◆ **Required task**: Begin with the line that contains "16, 20, 200)" and continue down through the line that contains "zip(*points))), Vector(map(max, zip(*points)))"; reproduce those lines exactly and only those.

▬▬▬

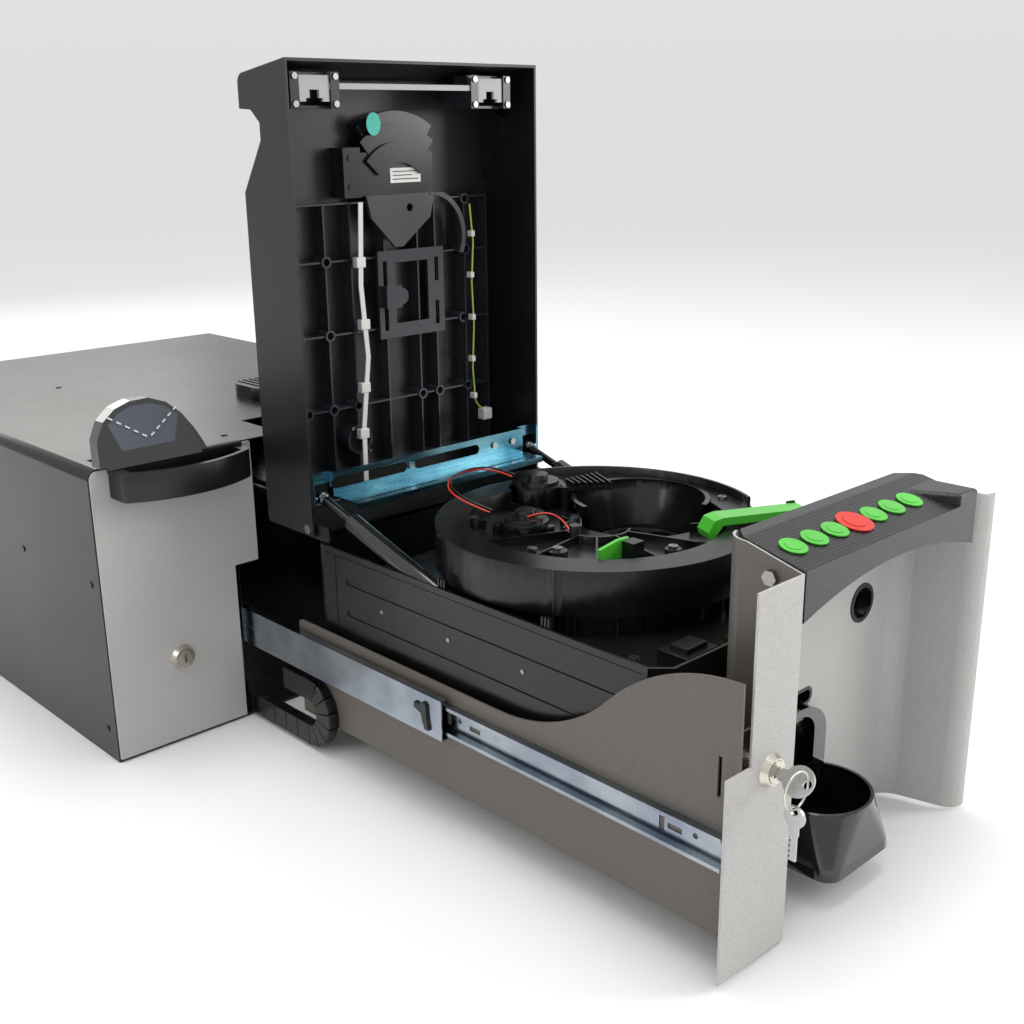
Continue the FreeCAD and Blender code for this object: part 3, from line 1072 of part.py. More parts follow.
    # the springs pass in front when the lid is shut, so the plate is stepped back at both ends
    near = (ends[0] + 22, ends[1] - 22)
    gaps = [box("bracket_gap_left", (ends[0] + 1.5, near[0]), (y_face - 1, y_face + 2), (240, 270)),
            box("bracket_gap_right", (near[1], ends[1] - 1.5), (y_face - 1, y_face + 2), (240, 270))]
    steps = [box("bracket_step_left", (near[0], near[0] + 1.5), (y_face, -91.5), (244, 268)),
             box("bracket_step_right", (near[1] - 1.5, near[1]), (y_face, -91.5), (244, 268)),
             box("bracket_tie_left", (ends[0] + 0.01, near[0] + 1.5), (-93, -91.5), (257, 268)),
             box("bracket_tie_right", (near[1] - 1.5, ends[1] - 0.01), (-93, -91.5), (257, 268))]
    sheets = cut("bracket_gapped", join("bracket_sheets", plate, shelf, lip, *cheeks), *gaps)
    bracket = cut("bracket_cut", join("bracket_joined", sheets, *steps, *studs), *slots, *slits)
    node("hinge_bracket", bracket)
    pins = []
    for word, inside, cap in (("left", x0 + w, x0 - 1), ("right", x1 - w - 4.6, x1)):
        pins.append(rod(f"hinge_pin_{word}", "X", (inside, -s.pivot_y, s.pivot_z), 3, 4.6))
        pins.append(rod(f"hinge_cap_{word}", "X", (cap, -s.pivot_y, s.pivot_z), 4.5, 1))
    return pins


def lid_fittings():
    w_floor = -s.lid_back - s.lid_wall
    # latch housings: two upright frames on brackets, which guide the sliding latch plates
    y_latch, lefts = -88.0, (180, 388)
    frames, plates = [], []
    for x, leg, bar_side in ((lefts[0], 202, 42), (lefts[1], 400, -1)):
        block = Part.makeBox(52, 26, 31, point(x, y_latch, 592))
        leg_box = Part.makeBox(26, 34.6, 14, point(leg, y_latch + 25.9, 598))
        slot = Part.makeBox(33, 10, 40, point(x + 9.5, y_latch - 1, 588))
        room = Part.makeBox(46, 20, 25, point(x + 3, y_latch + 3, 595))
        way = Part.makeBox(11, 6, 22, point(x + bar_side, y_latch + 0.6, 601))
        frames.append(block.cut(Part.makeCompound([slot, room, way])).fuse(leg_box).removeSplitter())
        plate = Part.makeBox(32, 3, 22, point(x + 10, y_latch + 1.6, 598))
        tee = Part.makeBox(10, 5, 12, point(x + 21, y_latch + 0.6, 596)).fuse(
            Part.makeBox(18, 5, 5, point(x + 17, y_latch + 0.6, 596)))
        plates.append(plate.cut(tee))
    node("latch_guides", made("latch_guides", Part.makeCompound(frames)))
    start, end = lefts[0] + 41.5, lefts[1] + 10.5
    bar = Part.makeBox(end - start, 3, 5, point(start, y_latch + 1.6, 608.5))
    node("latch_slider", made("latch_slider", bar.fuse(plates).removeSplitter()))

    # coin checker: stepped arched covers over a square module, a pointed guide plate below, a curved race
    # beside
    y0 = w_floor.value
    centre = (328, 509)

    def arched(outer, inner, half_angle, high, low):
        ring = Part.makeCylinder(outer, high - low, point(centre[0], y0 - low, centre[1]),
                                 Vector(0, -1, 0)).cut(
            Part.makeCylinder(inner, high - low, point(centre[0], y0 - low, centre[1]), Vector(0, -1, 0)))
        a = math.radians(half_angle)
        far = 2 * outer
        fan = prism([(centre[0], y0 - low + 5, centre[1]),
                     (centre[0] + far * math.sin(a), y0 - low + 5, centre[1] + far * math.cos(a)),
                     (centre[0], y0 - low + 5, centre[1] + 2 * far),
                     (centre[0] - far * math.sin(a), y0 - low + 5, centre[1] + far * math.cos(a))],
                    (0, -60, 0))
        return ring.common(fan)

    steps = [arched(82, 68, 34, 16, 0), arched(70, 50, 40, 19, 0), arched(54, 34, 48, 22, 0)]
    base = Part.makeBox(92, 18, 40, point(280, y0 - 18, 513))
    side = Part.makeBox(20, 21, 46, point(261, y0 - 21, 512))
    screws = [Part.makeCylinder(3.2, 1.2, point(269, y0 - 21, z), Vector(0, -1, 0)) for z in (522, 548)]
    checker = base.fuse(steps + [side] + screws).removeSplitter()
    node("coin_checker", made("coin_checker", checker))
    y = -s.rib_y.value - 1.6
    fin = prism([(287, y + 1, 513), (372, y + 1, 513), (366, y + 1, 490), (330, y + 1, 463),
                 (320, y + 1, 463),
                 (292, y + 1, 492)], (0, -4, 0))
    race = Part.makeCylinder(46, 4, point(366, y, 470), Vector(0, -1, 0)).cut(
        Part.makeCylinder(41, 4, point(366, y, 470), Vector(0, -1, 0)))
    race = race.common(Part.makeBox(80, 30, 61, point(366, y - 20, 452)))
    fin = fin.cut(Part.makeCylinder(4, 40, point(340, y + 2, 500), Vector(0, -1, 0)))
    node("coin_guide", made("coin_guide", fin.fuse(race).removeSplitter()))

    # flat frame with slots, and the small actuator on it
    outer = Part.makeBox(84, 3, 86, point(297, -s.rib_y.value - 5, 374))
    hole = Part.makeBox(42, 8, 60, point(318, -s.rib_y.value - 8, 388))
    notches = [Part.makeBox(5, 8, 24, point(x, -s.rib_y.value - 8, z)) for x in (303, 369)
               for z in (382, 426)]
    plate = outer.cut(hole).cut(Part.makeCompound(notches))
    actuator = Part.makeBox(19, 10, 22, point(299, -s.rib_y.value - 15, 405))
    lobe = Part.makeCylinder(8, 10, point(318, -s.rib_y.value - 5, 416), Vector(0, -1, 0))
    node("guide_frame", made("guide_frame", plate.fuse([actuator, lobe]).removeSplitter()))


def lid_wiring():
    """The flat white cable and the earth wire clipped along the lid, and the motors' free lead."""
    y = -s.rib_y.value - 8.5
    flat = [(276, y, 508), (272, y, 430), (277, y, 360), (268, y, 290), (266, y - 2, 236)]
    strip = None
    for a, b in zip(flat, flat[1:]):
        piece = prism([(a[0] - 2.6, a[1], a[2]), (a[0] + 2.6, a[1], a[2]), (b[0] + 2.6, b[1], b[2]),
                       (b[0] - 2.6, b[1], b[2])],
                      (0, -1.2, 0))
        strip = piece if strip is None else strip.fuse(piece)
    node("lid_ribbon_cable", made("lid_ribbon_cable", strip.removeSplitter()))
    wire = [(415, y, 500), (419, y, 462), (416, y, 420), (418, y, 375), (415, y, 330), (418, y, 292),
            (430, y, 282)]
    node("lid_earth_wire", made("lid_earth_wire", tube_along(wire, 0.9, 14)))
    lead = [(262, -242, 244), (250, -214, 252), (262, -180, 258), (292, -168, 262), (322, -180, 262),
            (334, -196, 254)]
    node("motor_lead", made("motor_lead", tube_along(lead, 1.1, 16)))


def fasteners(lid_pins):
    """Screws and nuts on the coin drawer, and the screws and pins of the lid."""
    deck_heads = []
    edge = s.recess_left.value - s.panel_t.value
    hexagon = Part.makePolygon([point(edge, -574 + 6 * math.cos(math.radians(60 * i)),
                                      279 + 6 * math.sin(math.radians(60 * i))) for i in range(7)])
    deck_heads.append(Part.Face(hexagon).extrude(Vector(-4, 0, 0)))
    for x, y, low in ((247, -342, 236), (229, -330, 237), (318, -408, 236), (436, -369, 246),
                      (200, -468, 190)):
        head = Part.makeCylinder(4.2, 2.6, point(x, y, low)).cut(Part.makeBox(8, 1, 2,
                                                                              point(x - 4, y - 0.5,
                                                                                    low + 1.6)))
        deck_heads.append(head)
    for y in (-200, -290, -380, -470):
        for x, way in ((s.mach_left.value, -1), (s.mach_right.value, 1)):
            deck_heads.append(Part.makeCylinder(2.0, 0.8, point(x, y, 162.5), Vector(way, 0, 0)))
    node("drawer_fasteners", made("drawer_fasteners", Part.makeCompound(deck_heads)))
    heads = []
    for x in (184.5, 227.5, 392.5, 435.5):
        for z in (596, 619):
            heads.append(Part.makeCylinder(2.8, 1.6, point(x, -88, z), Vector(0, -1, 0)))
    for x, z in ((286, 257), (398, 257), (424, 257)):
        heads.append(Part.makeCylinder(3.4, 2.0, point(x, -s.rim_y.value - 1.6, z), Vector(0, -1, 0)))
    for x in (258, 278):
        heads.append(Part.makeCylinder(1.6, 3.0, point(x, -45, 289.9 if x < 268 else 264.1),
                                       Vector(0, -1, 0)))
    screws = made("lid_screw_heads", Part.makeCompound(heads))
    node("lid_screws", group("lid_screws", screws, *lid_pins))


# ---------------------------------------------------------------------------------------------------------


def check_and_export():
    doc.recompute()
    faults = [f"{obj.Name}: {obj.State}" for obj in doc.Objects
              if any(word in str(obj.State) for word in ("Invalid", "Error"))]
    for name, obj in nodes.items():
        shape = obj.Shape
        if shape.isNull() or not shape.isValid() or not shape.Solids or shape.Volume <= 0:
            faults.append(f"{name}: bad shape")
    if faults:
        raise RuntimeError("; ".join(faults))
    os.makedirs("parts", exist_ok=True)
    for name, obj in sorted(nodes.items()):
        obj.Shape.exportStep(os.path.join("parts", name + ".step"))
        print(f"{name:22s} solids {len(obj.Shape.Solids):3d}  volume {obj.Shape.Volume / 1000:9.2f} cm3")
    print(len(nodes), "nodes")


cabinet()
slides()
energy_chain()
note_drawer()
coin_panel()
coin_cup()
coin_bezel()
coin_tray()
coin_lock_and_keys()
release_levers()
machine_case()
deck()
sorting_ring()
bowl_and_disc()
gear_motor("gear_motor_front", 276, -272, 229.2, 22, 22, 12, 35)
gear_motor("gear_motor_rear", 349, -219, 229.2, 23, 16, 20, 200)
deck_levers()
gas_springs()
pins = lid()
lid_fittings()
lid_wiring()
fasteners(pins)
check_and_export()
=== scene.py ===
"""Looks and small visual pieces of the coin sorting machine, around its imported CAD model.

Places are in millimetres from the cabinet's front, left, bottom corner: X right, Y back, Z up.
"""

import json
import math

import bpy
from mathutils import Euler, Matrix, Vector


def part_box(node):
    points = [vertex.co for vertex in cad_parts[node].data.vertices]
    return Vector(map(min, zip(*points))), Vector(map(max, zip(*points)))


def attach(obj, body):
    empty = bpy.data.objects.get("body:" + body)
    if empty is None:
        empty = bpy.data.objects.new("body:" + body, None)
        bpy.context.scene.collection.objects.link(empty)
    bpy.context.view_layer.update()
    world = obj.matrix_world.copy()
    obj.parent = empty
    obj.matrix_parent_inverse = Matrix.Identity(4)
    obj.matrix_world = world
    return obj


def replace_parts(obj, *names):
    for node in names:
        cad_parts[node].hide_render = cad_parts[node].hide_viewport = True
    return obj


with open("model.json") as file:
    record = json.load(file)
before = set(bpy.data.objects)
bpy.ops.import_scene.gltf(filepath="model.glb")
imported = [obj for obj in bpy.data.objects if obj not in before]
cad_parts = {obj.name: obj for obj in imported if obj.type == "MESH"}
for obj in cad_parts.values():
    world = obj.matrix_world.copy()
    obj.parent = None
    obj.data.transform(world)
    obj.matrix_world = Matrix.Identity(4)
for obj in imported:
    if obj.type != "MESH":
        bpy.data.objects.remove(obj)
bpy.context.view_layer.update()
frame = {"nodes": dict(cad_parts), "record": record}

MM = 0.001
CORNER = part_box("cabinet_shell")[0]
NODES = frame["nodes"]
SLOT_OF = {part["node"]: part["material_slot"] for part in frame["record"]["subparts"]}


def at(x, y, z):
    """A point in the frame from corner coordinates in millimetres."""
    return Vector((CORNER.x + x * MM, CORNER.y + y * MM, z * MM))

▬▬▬

◆ **Task solution**:
gear_motor("gear_motor_rear", 349, -219, 229.2, 23, 16, 20, 200)
deck_levers()
gas_springs()
pins = lid()
lid_fittings()
lid_wiring()
fasteners(pins)
check_and_export()
=== scene.py ===
"""Looks and small visual pieces of the coin sorting machine, around its imported CAD model.

Places are in millimetres from the cabinet's front, left, bottom corner: X right, Y back, Z up.
"""

import json
import math

import bpy
from mathutils import Euler, Matrix, Vector


def part_box(node):
    points = [vertex.co for vertex in cad_parts[node].data.vertices]
    return Vector(map(min, zip(*points))), Vector(map(max, zip(*points)))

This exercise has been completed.